Zoo acquiring land for possible growth

4/26/2004
BY ROBIN ERB
BLADE STAFF WRITER
  • Zoo-acquiring-land-for-possible-growth

    Youngsters get their first look at Louie, the elephant born at the Toledo Zoo, with his mother, Renee, shortly after his birth last year. Louie has been a popular attraction at the zoo, which is involved in an ongoing expansion plan.

    ZAPOTOSKY / BLADE

  • Youngsters get their first look at Louie, the elephant born at the Toledo Zoo, with his mother, Renee, shortly after his birth last year. Louie has been a popular attraction at the zoo, which is involved in an ongoing expansion plan.
    Youngsters get their first look at Louie, the elephant born at the Toledo Zoo, with his mother, Renee, shortly after his birth last year. Louie has been a popular attraction at the zoo, which is involved in an ongoing expansion plan.

    A century and four years after it began with a single groundhog, the Toledo Zoo - home to more than 4,700 animals ranging from the 8,100-pound elephant to the 0.007-ounce Sunburst diving beetle - is suffering growing pains.

    So quietly, steadily, and as recently as last week, the zoo has been buying up tracts of land, piecing together sections that could be used for an access drive, staff parking, or even expanded animal exhibits.

    Right now, though, plans aren't concrete. Moreover, the zoo has no pressing demand for any specific property, said Bob Harden, the zoo's chief operating officer.

    "We're not holding a hammer over anybody's head to force them to move," he said. "There's been a couple of times we've turned [sellers] down because they were asking too much."

    Still, since 1995, a flurry of real estate transfers has delivered to the zoo 34 addresses, totaling 18.8 acres at a price of $3.2 million. The largest purchase was a 1995 acquisition of 11.25 acres for $925,000.

    After that, the smaller tracts of land - some less than a 10th of an acre - have been paid for by a 10-year capital campaign approved by voters that November, Mr. Harden said. The same levy also has paid for several new exhibits, including Africa!, the zoo's most ambitious project ever that will open May 1.

    Mr. Harden said planners in 1995 didn't have specific plans or a dollar amount they set aside for land purchases, but they had a "sort of a floating amount that could be used for contingencies and opportunities, like land acquisition."

    So several years ago, the zoo sent out letters to neighbors, informing them the zoo might be interested in their properties should they decide to sell.

    Madeline Micheaux-Harris tries on a lion skin for an Earth Day event at the zoo.
    Madeline Micheaux-Harris tries on a lion skin for an Earth Day event at the zoo.

    Generally, he said, the zoo has been giving the market price for the smaller, residential properties since that time.

    Scott Gosch, the most recent seller, agreed.

    He said his rental property on Spencer Street last year was appraised at about $69,000. On April 19, he signed closing papers selling the property to the zoo for $70,000.

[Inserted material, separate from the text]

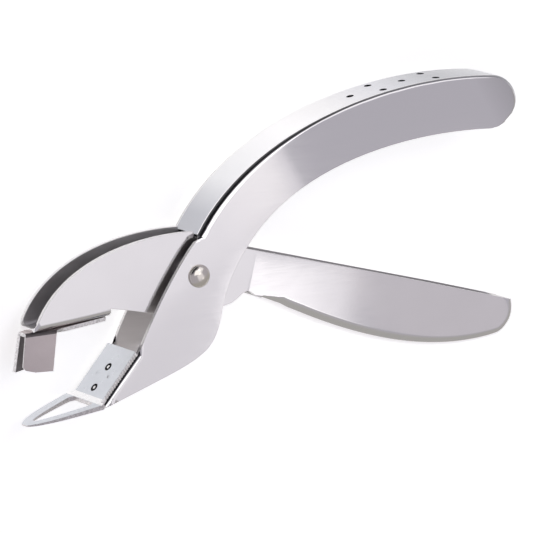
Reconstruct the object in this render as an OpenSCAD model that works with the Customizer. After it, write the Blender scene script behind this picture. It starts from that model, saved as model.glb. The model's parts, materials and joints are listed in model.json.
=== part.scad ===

    He said it was a good deal for him and the zoo. The zoo was able to acquire another piece of land; he was able to forego the complications of a traditional sale. The zoo even picked up the closing costs.

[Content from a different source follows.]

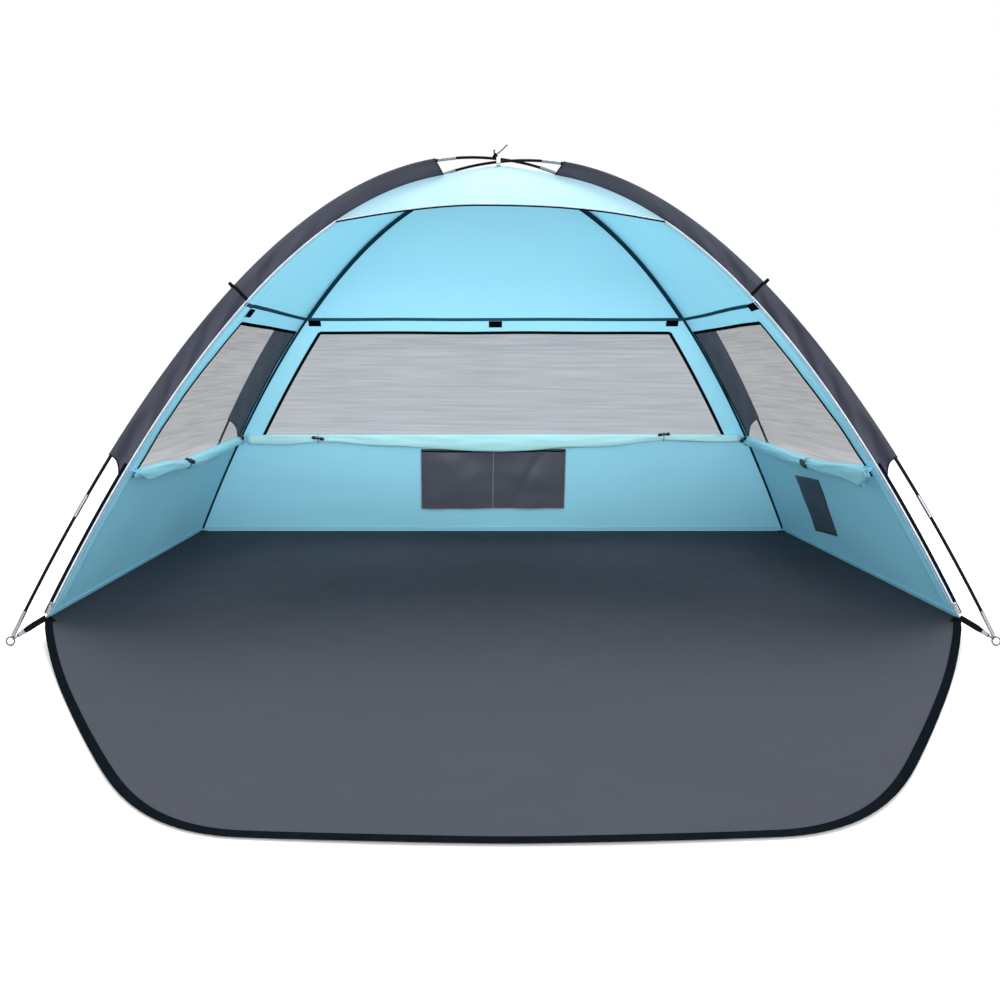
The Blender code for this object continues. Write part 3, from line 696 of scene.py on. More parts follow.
CANOPY = cloth_material("canopy_fabric", (0.31, 0.70, 0.87),
                        through=((0.06, 0.07), (0.30, 0.20), (0.80, 0.46), (1.0, 0.30)))
CANOPY_SIDE = cloth_material("canopy_side_fabric", (0.27, 0.67, 0.85),
                             through=((0.10, 0.06), (0.42, 0.10), (0.80, 0.42), (1.0, 0.44)))
CANOPY_BRIGHT = cloth_material("canopy_outside", (0.31, 0.52, 0.62))
ROLL_CLOTH = cloth_material("roll_fabric", (0.52, 0.93, 0.98))
SIDE_ROLL_CLOTH = cloth_material("side_roll_fabric", (0.36, 0.80, 0.94))
FLOOR_CLOTH = cloth_material("floor_fabric", (0.046, 0.050, 0.064), (0.60, 0.72), 0.0, gloss=0.06)
SLEEVE_CLOTH = cloth_material("sleeve_fabric", (0.048, 0.052, 0.071), (0.50, 0.66), 0.0,
                              gloss=0.08, streaks=0.65)
POCKET_CLOTH = cloth_material("pocket_fabric", (0.094, 0.104, 0.135), (0.30, 0.44), gloss=0.7)
POCKET_TRIM = cloth_material("pocket_trim", (0.34, 0.35, 0.42), (0.34, 0.50))
PATCH_CLOTH = cloth_material("patch_fabric", (0.045, 0.085, 0.120), (0.5, 0.65))
WINDOW_MESH = mesh_material("window_mesh", (0.045, 0.12, 0.20), (0.46, 0.58))
SIDE_MESH = mesh_material("side_window_mesh", (0.05, 0.07, 0.10), (0.50, 0.62))
BINDING = tape_material("binding_tape", (0.004, 0.006, 0.008))
RIDGE_TAPE = tape_material("ridge_tape", (0.008, 0.050, 0.095))
SEAM_TAPE = tape_material("seam_tape", (0.024, 0.085, 0.14))
ZIP_TAPE = tape_material("zip_tape", (0.30, 0.36, 0.46), rib=0.0012)
WEBBING = tape_material("webbing", (0.006, 0.006, 0.007))
PIPING = tape_material("white_piping", (0.58, 0.62, 0.72))
TAIL = tape_material("tail_cord", (0.13, 0.13, 0.16), rib=0.0012)
TIE = tape_material("tie_tape", (0.82, 0.82, 0.82))
HOOK_TAPE = tape_material("hook_tape", (0.004, 0.004, 0.005), rib=0.0012)
CORD = tape_material("elastic_cord", (0.70, 0.70, 0.72), rib=0.0012)
# A smooth wrapped rod with its fibres lengthwise, and moulded plastic with a fine grain
ROD = plain_material("fibreglass", (0.006, 0.006, 0.007), (30.0, 0.7, 1.6), (60.0, 0.26, 0.42),
                     (700.0, (1.0, 0.05, 1.0), "UV"), (0.00008, 0.5), Specular_IOR_Level=0.03)
TOGGLE = plain_material("toggle_plastic", (0.006, 0.006, 0.007), (150.0, 0.8, 1.3),
                        (90.0, 0.34, 0.52), (1800.0,), (0.00006, 0.5))
FERRULE = metal_material("ferrule_metal", (0.31, 0.32, 0.34))
STEEL = metal_material("steel", (0.13, 0.13, 0.145))
LINK = metal_material("link_metal", (0.12, 0.12, 0.135))
ZIP_METAL = metal_material("zip_metal", (0.24, 0.25, 0.27))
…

    As it stands now, the zoo is considering razing several homes it purchased along Amherst Drive for a better access drive for deliveries. On the other side of the Anthony Wayne Trail, new land could be used for parking for administrative offices that might move nearby from their current location in the zoo's Museum building near the Broadway side.

    Still, not everyone is pleased.

    Though neighbors who spoke to The Blade agreed the zoo benefits the city by attracting about a million visitors a year, they've been annoyed with noise levels from zoo concerts and construction. Other issues have risen over the zoo's decisions to fence in what neighbors considered a public park area, and the more recent decay of an asphalt walkway the zoo built along the Trail for the 1989 Panda exhibit.

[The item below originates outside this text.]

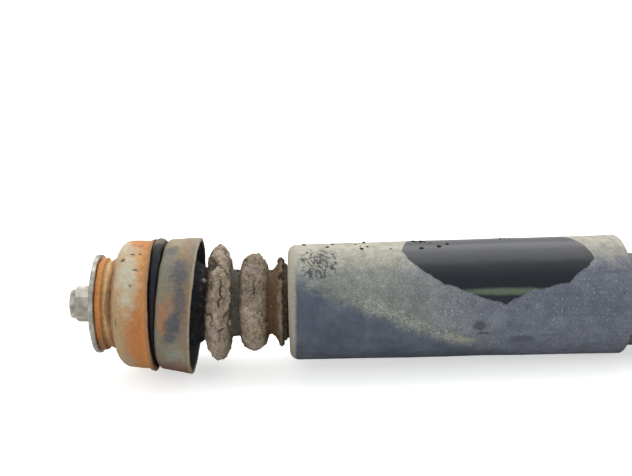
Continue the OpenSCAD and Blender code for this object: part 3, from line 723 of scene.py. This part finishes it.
# Aged polyurethane foam: dry and matt, pale with dust on its crests. In the valleys it is darker, grey in the
# first and brown with rust towards the dust tube. In the cup it is still clean and near black.
foam, tree, shader, place = finish_of("crumbling_polyurethane_foam", 0.95)
drift = add(tree, "TexNoise", {"Vector": place, "Scale": 1000 / 8, "Detail": 6, "Roughness": 0.65})
along = down_from(tree, place, drift, 0.007, foam_left + 3.5, tube_face + 3.5)
valleys = [(0.0, "1e2025"), (0.22, "212329"), (0.29, "453c33"), (0.42, "524a40"), (0.5, "56534b"),
           (0.6, "564e42"), (0.74, "563f2a"), (0.84, "624628"), (0.92, "5b4632"), (1.0, "3c332a")]
low = add(tree, "ValToRGB", {"Fac": along}, stops=valleys)
high = add(tree, "ValToRGB", {"Fac": drift}, stops=[(0.35, "857561"), (0.5, "978873"), (0.65, "a8988a")])
crest = add(tree, "Attribute", attribute_name="crest").outputs["Fac"]
in_cup = add(tree, "MapRange", {"Value": along, "From Min": 0.22, "From Max": 0.27})
crest = add(tree, "Math", {0: crest, 1: in_cup}, operation="MULTIPLY")
near_tube = add(tree, "MapRange", {"Value": along, "From Min": 0.86, "From Max": 0.80, "To Min": 0.45})
crest = add(tree, "Math", {0: crest, 1: near_tube}, operation="MULTIPLY")
colour = stain(tree, low, crest, high)
flat = unroll(tree, place)
colour = stain(tree, colour, spot(tree, flat, drift, (crest_b, 62), (9, 38), 0.6), "655a4c", 0.6)
colour = stain(tree, colour, spot(tree, flat, drift, (crest_a, -28), (6, 30), 0.6), "b8a696", 0.5)
colour, _ = mottled(tree, colour, place, 4, 0.8, 1.18)
colour, speck = mottled(tree, colour, place, 1.2, 0.55, 1.42)
rusty = add(tree, "TexNoise", {"Vector": place, "Scale": 1000 / 2.0, "Detail": 4, "Roughness": 0.7})
rusty = add(tree, "MapRange", {"Value": rusty, "From Min": 0.6, "From Max": 0.7})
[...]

    "I know they do a lot of wonderful things," said Joe Marconi, a long-time Amherst Drive resident. "On the other hand, I don't think they're good neighbors. They've had their way for a long time."

    Pat Wilson, another Amherst neighbor who is worried that a bigger service entrance would mean new zoning and possible street closures, agreed. "Ninety-nine percent of what they do is OK. But as long as they make assumptions, that's arrogance."

    But Mr. Harden and others note that the zoo is otherwise landlocked and out of options.

    Compare the Toledo Zoo to Columbus Zoo and Aquarium. Since 1989, the Columbus Zoo has purchased more than 400 acres, including a 265-acre, 18-hole golf course. That brings the zoo's total land to 580 acres, making it the largest municipally operated zoo in the country, said Patty Peters, a Columbus Zoo spokesman.

    In the next five years, they hope to transform some of the land into an African savannah and picnic area. Only now, Ms. Peters said, does the Columbus Zoo find itself landlocked.

    "We're 17 miles from the center of downtown Columbus," she noted.

    With the 1995 levy near its expiration, Toledo Zoo officials will decide in the next year the future of the zoo's operations. It may include buying more land; it may not, said P.J. Johnson, president of the zoo's board of directors.

    For example, improving parking isn't as easy as simply buying more land and paving outward. At some point, "parking is not the issue, walking is the issue," Mr. Johnson said

    "You reach a point where people say, 'Well the lot's not full, but I'm not parking here,'●" he said.

    Agreed Mr. Harden: "It's not always that bigger is better. Let's also look at the opportunities that are already here."